WHAT IS THIS THAT STANDS BEFORE ME?


1. BOW DOWN AND ALL HAIL

How appropriate & awesome is it that 50yrs ago today, Black Sabbath released their landmark debut album which went on to change everything? Originally named 'Earth' (shortened from 'Earth Blues Company'), Sabbath has been so influential in the textbook development of heavy metal that they almost single-handedly (outside of fellow dazed n' birthing pioneers Led Zeppelin, Deep Purple & Uriah Heep) became thee defining force in the style - without realizing they practically invented the genre.

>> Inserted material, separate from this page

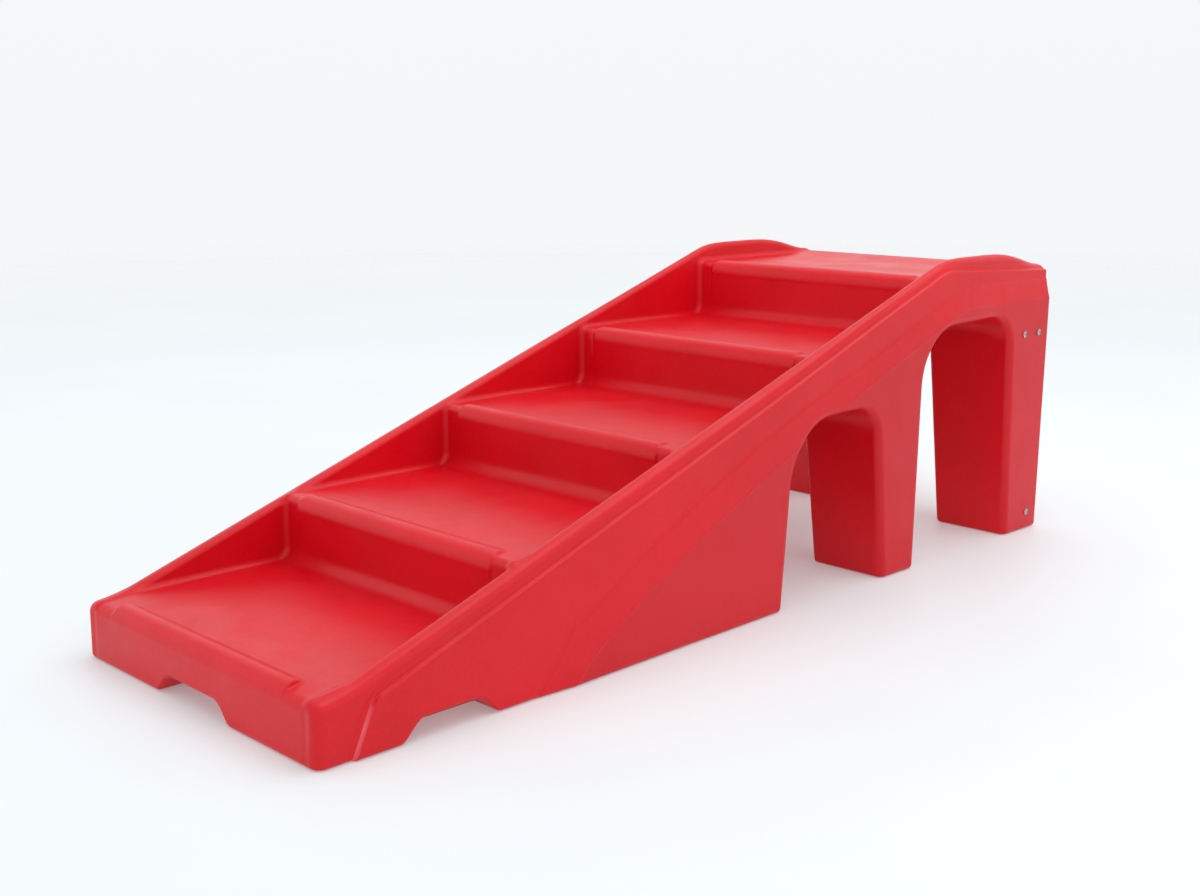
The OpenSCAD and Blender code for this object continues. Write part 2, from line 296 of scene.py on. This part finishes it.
def half_width(y, z):
    """Distance of the outer face from the middle plane."""
    above = parting_distance(y, z)
    rear = toward_rear(y)
    out = SIDE_OUT - (SIDE_OUT - HALF_WIDTH) * rear
    reach = flare_reach(y)
    turned_in = lower_of(FLARE * np.maximum(above, 0) / reach, FLARE, FLARE_BLEND)
    turned_in = turned_in + FLARE_STEP * ease((above - reach) / FLARE_STEP_WIDTH + 0.5)
    draft = DRAFT * (1 - rear) * np.maximum(-above, 0)
    waves = np.sin(y / FLASH_LENGTHS[0]) * np.sin(y / FLASH_LENGTHS[1] + 1)
    height = FLASH_HEIGHT * (1 - FLASH_UNEVENNESS + FLASH_UNEVENNESS * waves)
    flash = height * np.exp(-((above / FLASH_WIDTH) ** 2))
    band = band_distance(y, z)
    step_in = BAND_STEP * ease(band / BAND_WIDTH + 0.5)
    step_in = step_in + GROOVE_DEPTH * np.exp(-(((band - GROOVE_ABOVE) / GROOVE_WIDTH) ** 2))
    return out - turned_in - draft + flash - step_in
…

Innovators, inventers & godfathers alike, the group took the murky blues-rock sludge sound of late '60s acts like Cream, Blue Cheer & Vanilla Fudge to its logical conclusion by slowing the tempo, accentuating the bass and emphasizing screaming guitar solos & singer Ozzy's howled vocals full of lyrics expressing mental anguish that incorporated macabre dreamscapes & hallucinatory fantasies further exploring ghostly netherworld themes. Their self-titled 1st release on original UK label Vertigo, featured an inner gatefold sleeve with an inverted cross & a poem written inside of it. The band's British label were allegedly responsible for adding the cross to which the band was reportedly upset upon discovery as it fuelled allegations that they were Satanists or Occultists (which they would deny for many years afterwards). In his 2010 autobiography, Ozzy stated that after the inclusion of the inverted cross, to the best of his knowledge no one raised any fuss or alarm. The album was released in the USA by American label Warner Bros. in June (without the gatefold & by which time they had returned to the studio to begin work on their anticipated 2nd album 'Paranoid'). According to guitarist Tony Iommi, the complete debut album sessions were done in a day by a marathon live set in the studio after which they played in Switzerland the next day for £20. If their predecessors clearly came out of an electrified blues tradition, Sabbath took that tradition in a whole new direction & in so doing, their essence helped give birth to a musical style that continues to attract millions of fans 5 decades later. Certainly, rock n' roll would not have been the same had Sabbath not existed - and at this point now their omission would be undeniably impossible to conceive.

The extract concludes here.